Camera oscura. Chi le scioglie?

par Giovanni Maria Sini
martedì 14 settembre 2010

Dopo settimane consumatesi tra voto/non voto, sembra si sia giunti ad una sorta di armistizio, affinché la legislatura proceda sino alla fine del mandato governativo.

In questi mesi la crisi di governo, sconfinata in crisi istituzionale, non senza tutta una serie di precedenti “sovvertimenti legali” della Costituzione (eterno conflitto con la Magistratura, messa in discussione dell’imparzialità del Presidente della Repubblica, della Suprema Corte Costituzionale e del Presidente della Camera, in poche parole della stessa Carta Costituzionale e dell’equilibrio tra poteri) ha riproposto la controversa questione inerente la titolarità del potere di scioglimento delle Camere e quali siano le circostanze che ne legittimano l’esercizio.

Su questo versante la dottrina, continua a manifestare posizioni diverse.

Per quanto concerne la titolarità del potere esistono, in sintesi, questi orientamenti:

1) è formalmente e sostanzialmente presidenziale, secondo quanto previsto dalla Costituzione, non può realizzarsi nell’ultimo semestre del suo mandato e prevede la consultazione in via preliminare dei Presidenti delle Camere;

2) è propriamente e sostanzialmente governativo, ferma restando la titolarità formale del Presidente della Repubblica, cioè subordinato al consenso del governo o alla sua iniziativa;

3) nei casi di ordinaria amministrazione è governativo, nelle situazioni di crisi del sistema rientra tra le competenze del Presidente della Repubblica;

4) è un atto (con)diviso, duovirale, all’insegna della paritaria (e leale) collaborazione tra Presidente della Repubblica e Presidente del Consiglio;

5) è potere a partecipazione complessa, che scaturisce da una decisione del Presidente e dalla necessaria collaborazione di altri soggetti o organi costituzionali, anche diversi dal Governo.

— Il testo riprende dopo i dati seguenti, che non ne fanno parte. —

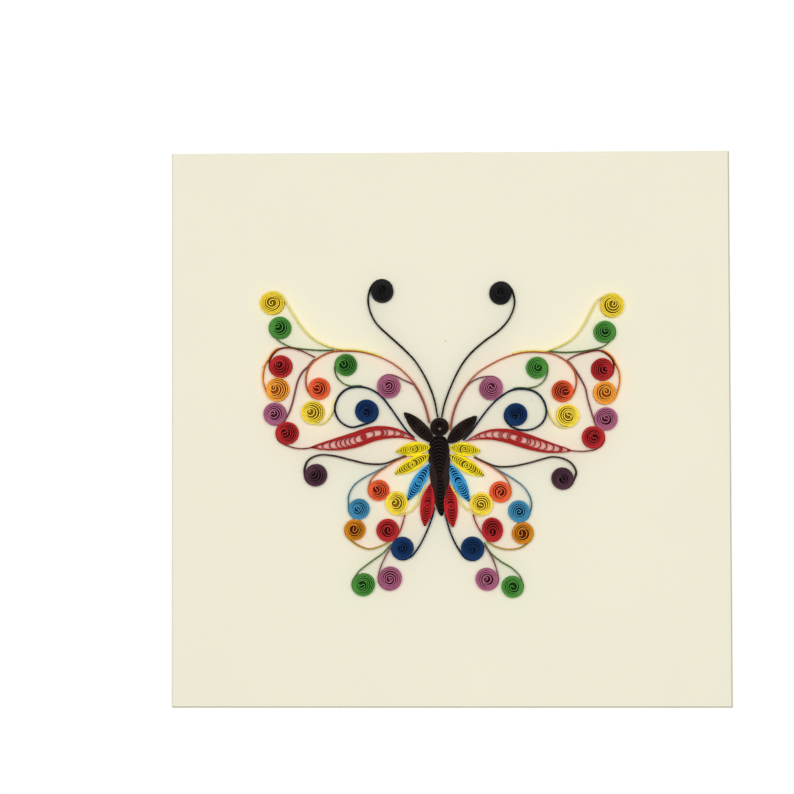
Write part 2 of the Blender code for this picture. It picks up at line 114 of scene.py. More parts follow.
# The curl in a leaf's eye, and how far a leaf's outer end laps back from its tip, in steps
CURL_TURNS = 1.75
CURL_END = 0.18
TIP_LAP = 5

# Steps between two points of a tail, in a turn of a coil, in a turn of a leaf and in half a hook
TAIL_STEPS = 12
COIL_STEPS = 36
LEAF_STEPS = 48
HOOK_STEPS = 8

# Flecks of pulp in the card, by place and size. A fleck's rings have a share of its height and size.
SPECKS = [((-48.4, 16.6), 0.20), ((1.7, 23.5), 0.16), ((25.1, 7.3), 0.14), ((-10.0, 9.8), 0.14)]
SPECK_RIM = 9
SPECK_HEIGHT = 0.06
SPECK_RINGS = ((0.7, 0.9), (1.0, 0.5))
SPECK_RAGGEDNESS = 0.3

# The drop of glue on the head, and how much its rim swells three times and twice round
DROP_PLACE = (0.05, -0.5)
DROP_RADIUS = 0.46
DROP_HEIGHT = 0.12
DROP_SWELLS = (0.12, 0.08)
DROP_RINGS = 5
DROP_RIM = 20

# The grain of the materials, in noise cells to a metre, and the depth of relief in millimetres
PAPER_MOTTLE = 900.0
PAPER_FIBRE = 1500.0
FIBRE_STRETCH = 7.0
PAPER_RELIEF = 0.02
BOARD_TOOTH = 1300.0
BOARD_FELT = 350.0
BOARD_CLOUD = 28.0
BOARD_RELIEF = 0.03
PULP_GRAIN = 6000.0
GLUE_HAZE = 2500.0

# The studio, in metres and watts. FLOOR_LIFT is the glow that the camera sees on the floor, and
# SKY_LIGHT the strength of the light from all round.
FLOOR_LIFT = 0.18
FLOOR_REACH = 12.0
FLOOR_LEVEL = -0.05 * METRES
FLOOR_PAINT = (0.86, 0.86, 0.86, 1.0)
SKY_LIGHT = 0.25
LAMP_POWER = 3.86
LAMP_SIZE = 0.36
LAMP_PLACES = ((-0.10, 0.03, 1.0), (0.10, 0.03, 1.0))

# The camera fitted to the photograph: place, lens and sensor in millimetres, turn in degrees, and
# the nearest and the farthest that it sees in metres
CAMERA_PLACE = Vector((-0.358, -8.975, 600.0))
CAMERA_TURN = (1.692, 1.359, -0.147)
CAMERA_LENS = 99.54
CAMERA_SENSOR = 36.0
CAMERA_CLIP = (0.01, 100.0)

ANTICLOCKWISE, CLOCKWISE = 1, -1
OUTSIDE, INSIDE = -1, 1

# A scroll runs from the free end of its tail, along the route, into its coil. lean is the bearing
# in degrees of the side where its turns lie tight, and eye is the middle of its innermost turn.
# beside names the strip, the side of it and the stretch that the tail is first glued along.
Scroll = namedtuple("Scroll", "name paper coil radius lean eye winding route beside", defaults=(None,))
Beside = namedtuple("Beside", "strip side start end")
# A leaf is a coil pinched at one or both ends of its spine, which starts at the tip. layer is the
# thickness that one turn takes at its sides, and spread is how unevenly its ends are spaced.
Leaf = namedtuple("Leaf", "name paper width tip_pinch root_pinch turns layer spread spine")

LEFT_FOREWING = [
    Scroll("left_forewing_arch", "orange_red", (-32.8, 10.6), 2.96, 195, (-33.3, 10.8), ANTICLOCKWISE,
           [(-2.6, 1.1), (-3.2, 3.8), (-4.3, 7.1), (-6.3, 11.0), (-9.1, 14.4), (-12.6, 17.3),
            (-16.7, 19.3), (-21.3, 20.5), (-25.9, 20.8), (-29.8, 20.4), (-33.0, 18.9), (-35.5, 16.4),
            (-36.4, 13.4), (-36.1, 10.4)]),
    Scroll("left_crimson_scroll", "crimson", (-43.2, 16.7), 3.1, 135, (-43.4, 17.3), ANTICLOCKWISE,
           [(-33.9, 19.1), (-37.4, 20.8), (-40.6, 21.7), (-43.4, 21.5), (-45.1, 20.3), (-46.2, 18.5)]),
    Scroll("left_navy_loop_scroll", "navy", (-19.9, 4.3), 3.18, 290, (-20.1, 4.0), ANTICLOCKWISE,
           [(-6.9, -2.9), (-8.6, -1.4), (-10.8, 1.5), (-13.5, 5.5), (-15.9, 8.5), (-18.9, 10.4),
            (-22.2, 11.0), (-25.4, 10.3), (-27.7, 8.0), (-28.5, 4.7), (-27.1, 1.6), (-24.1, 0.0),
            (-21.4, 0.5)]),
    Scroll("left_antenna", "black", (-15.6, 37.0), 3.1, 90, (-15.6, 37.3), CLOCKWISE,
           [(-0.5, HEAD_EDGE), (-1.5, 7.5), (-3.4, 12.5), (-6.4, 17.7), (-9.4, 20.9), (-14.2, 25.3),
            (-17.0, 28.1), (-18.7, 31.2), (-19.4, 34.6), (-18.8, 37.7)]),
    Scroll("left_yellow_tip_scroll", "yellow", (-45.5, 33.9), 3.29, 130, (-45.4, 34.0), ANTICLOCKWISE,
           [(-29.5, 21.8), (-33.8, 23.8), (-37.4, 27.3), (-40.1, 31.3), (-41.7, 33.9)],
           Beside("left_forewing_arch", OUTSIDE, (-16.0, 19.2), (-25.9, 21.0))),
    Scroll("left_green_tip_scroll", "green", (-43.4, 27.1), 3.04, 175, (-44.2, 27.3), CLOCKWISE,
           [(-28.8, 21.0), (-32.5, 21.0), (-35.2, 21.2), (-37.9, 21.5), (-40.6, 22.0), (-43.6, 23.5),
            (-45.0, 24.6)]),
    Scroll("left_orange_scroll", "orange", (-44.1, 10.4), 3.18, 190, (-45.2, 10.9), ANTICLOCKWISE,
           [(-47.5, 17.1), (-48.0, 15.1), (-48.1, 12.9), (-47.7, 10.9)],
           Beside("left_crimson_scroll", OUTSIDE, (-43.9, 21.9), (-46.6, 18.9))),
    Scroll("left_mauve_edge_scroll", "mauve", (-44.8, 3.7), 3.15, 235, (-45.3, 3.7), CLOCKWISE,
           [(-37.1, 15.4), (-38.5, 12.9), (-39.3, 9.9), (-40.0, 6.9), (-40.9, 4.2)],
           Beside("left_forewing_arch", OUTSIDE, (-33.8, 18.4), (-35.6, 16.6))),
    Scroll("left_red_edge_scroll", "crimson", (-41.5, -1.6), 3.1, 190, (-42.3, -1.4), CLOCKWISE,
           [(-33.6, -5.3), (-37.4, -5.8), (-40.3, -5.4)]),
    Scroll("left_mauve_inner_scroll", "mauve", (-13.7, 11.1), 3.23, 95, (-13.9, 11.4), ANTICLOCKWISE,
           [(-9.7, 12.8), (-11.6, 13.8)],
           Beside("left_forewing_arch", INSIDE, (-3.0, 1.1), (-7.6, 11.0))),
    Scroll("left_green_inner_scroll", "green", (-25.4, 16.9), 2.99, 185, (-26.4, 17.1), CLOCKWISE,
           [(-26.1, 11.9), (-27.9, 13.7), (-28.5, 15.7)],
           Beside("left_navy_loop_scroll", OUTSIDE, (-21.2, 11.4), (-23.8, 11.2))),
    Scroll("left_yellow_inner_scroll", "yellow", (-34.4, 4.1), 3.15, 205, (-35.4, 4.2), CLOCKWISE,
           [(-29.9, 2.7), (-31.8, 1.0)],
           Beside("left_navy_loop_scroll", OUTSIDE, (-28.2, 7.8), (-28.9, 5.1))),
]

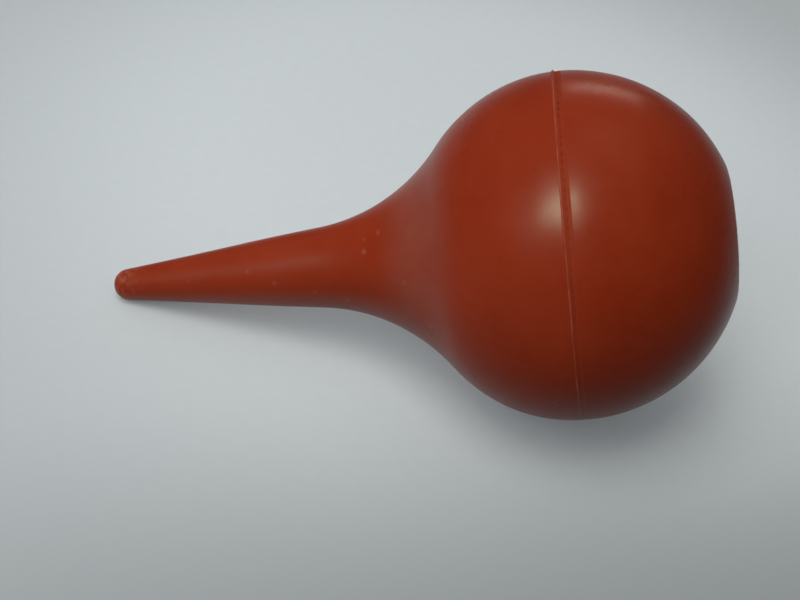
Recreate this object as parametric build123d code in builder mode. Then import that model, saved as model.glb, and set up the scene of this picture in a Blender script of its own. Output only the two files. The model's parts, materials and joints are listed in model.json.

Per quel che riguarda gli aspetti che legittimano l’esercizio del potere di scioglimento:

1) insanabile contrasto tra Governo e Parlamento, successivo al voto di sfiducia e richiesto dal Governo in alternativa alle dimissioni;

2) impossibilità di formare una maggioranza parlamentare, laddove non si prospettano soluzioni di Governo alternative e come ultima opzione;

3) auto-scioglimento deciso dalle forze rappresentate per uscire da una situazione bloccata, con esclusione di scioglimento nel solo interesse della maggioranza;

4) contrasto tra le due Camere e, in questo caso, seppur con notevoli dubbi manifestati in dottrina, si può sciogliere quella meno rispondente all’opinione pubblica del momento;

5) mutamento della situazione politica (nuova legge elettorale, esito elettorale delle amministrative difforme dalle politiche o referendum popolare);

6) inerzia nell’attuazione della Costituzione, quale sanzione nei confronti del Parlamento che si dimostrasse inadempiente;

7) tentativo di “sovvertimento legale” della Costituzione, anche se in questa fattispecie (per esempio reiterazione di leggi incostituzionali) ci si rimette all’annullamento della Corte Costituzionale.

Per tutti gli approfondimenti si rimanda a: http://www.dircost.unito.it/dizionario/pdf/Mastropaolo-Potere.pdf

Tutto questo per affermare che la situazione di stallo, in un’Italia ancora avviluppata in continui conflitti e nell’incessante negazione di riconoscimento e rispetto reciproco, non è ancora superata e permane uno stato confusionale.

I prossimi mesi riveleranno a ciascuno di noi se le funzioni di Governo saranno esercitate nell’interesse esclusivo della nazione.